Marosa di Giorgio se educó en un ambiente religioso y los símbolos católicos la acompañaron siempre, pero siempre vividos con libertad y naturalidad en su entorno familiar; “en mi casa”, dice, “todos eran católicos sin ataduras”. Lo que ella llama su “encantamiento” con la Iglesia le viene a través, de nuevo, de la visión. En este caso, de sus “lejanas visiones de las estampas” que le produjeron un verdadero hechizo con la Virgen María. A ella fue a quien le escribió su primer poema “bajo un limonero, mezclando los frutos, las flores, el aire libre y el sol, con la estampa blanca y azul de la Virgen”.
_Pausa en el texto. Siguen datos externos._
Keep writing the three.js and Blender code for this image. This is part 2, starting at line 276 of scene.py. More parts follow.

Los encuentros con ese erotismo sagrado se condensan en la palabra y el acto de las “bodas” o las “nupcias”, a veces “comuniones” o incluso “sacrificios”. A través de esas bodas, la novia alcanza a Dios. El orgasmo se describe como “ver a Dios” o “casarse con Dios”. Y esas bodas se celebran en altares que aparecen en cualquier lugar y en cualquier momento. Es decir, todo se convierte en altar cuando apetece celebrar una boda, cualquier rincón del bosque. En esas uniones, el vientre de las novias es fecundado; su “pozo sagrado”, su “formidable tazón” o su “pequeño almácigo de nomeolvides”, es rasgado; se les da “el tirón supremo”, su alma es devorada, o “se les sueltan los más secretos hilos, los más atados”, y los seres en ese juego divino roban “sin parar el rumor del mundo y otras novedades”. Las novias están a veces asustadas; otras veces son sabias conocedoras de un rito ancestral, secreto y sagrado. A menudo, ambas cosas a la vez.
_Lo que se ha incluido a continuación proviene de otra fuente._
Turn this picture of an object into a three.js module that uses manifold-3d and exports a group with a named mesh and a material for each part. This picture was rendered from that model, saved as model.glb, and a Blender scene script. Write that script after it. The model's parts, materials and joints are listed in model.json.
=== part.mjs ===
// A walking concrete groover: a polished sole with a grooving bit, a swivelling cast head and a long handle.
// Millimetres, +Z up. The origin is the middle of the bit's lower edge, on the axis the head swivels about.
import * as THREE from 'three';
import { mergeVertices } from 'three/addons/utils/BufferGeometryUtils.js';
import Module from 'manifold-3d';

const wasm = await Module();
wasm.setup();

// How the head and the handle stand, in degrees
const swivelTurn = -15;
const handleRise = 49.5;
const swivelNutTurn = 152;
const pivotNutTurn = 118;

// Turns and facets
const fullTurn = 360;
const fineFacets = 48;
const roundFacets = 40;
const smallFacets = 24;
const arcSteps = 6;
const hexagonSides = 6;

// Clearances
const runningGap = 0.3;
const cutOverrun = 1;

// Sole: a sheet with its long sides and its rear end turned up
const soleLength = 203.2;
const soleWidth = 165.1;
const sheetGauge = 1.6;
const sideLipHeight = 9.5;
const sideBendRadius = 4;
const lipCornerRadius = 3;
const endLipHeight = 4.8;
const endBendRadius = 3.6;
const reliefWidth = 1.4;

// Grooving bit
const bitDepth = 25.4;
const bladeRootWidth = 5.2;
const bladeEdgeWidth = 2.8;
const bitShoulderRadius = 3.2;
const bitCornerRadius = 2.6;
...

Así, Di Giorgio resemantiza los modos de nombrar lo divino, lo carnal y lo femenino. En palabras de Jimena Néspolo, Di Giorgio “subvierte el culto mariano de la mujer pura y beata que prefigura el judeocristianismo y enarbola a esa ‘maternidad monstruosa’ como apología del acto creativo”. En esta “fe de hereje”, como la han llamado algunos, su sentir católico queda subsumido en una cosmovisión panteísta, pagana, donde lo divino está a ras de la tierra o de retama, y los dioses palpitan en las tomateras al tiempo que las vírgenes matan y devoran reses.
“Siempre sentí que Poesía y Dios son una misma cosa y que, por lo tanto, mi lema es también ‘Poesía es la esencia del Todo’”. Y en ese todo el tiempo es otro, detenido, eterno, confuso y ambiguo. Un tiempo suspendido en la fantasía. Un tiempo que es fluir perpetuo, en el que las cosas se repiten una y otra vez, como en un fondo de ostinato, como si fueran siempre la primera.
Misa de amor. Relatos eróticos completos, de Marosa di Giorgio, publicado por Wunderkammer.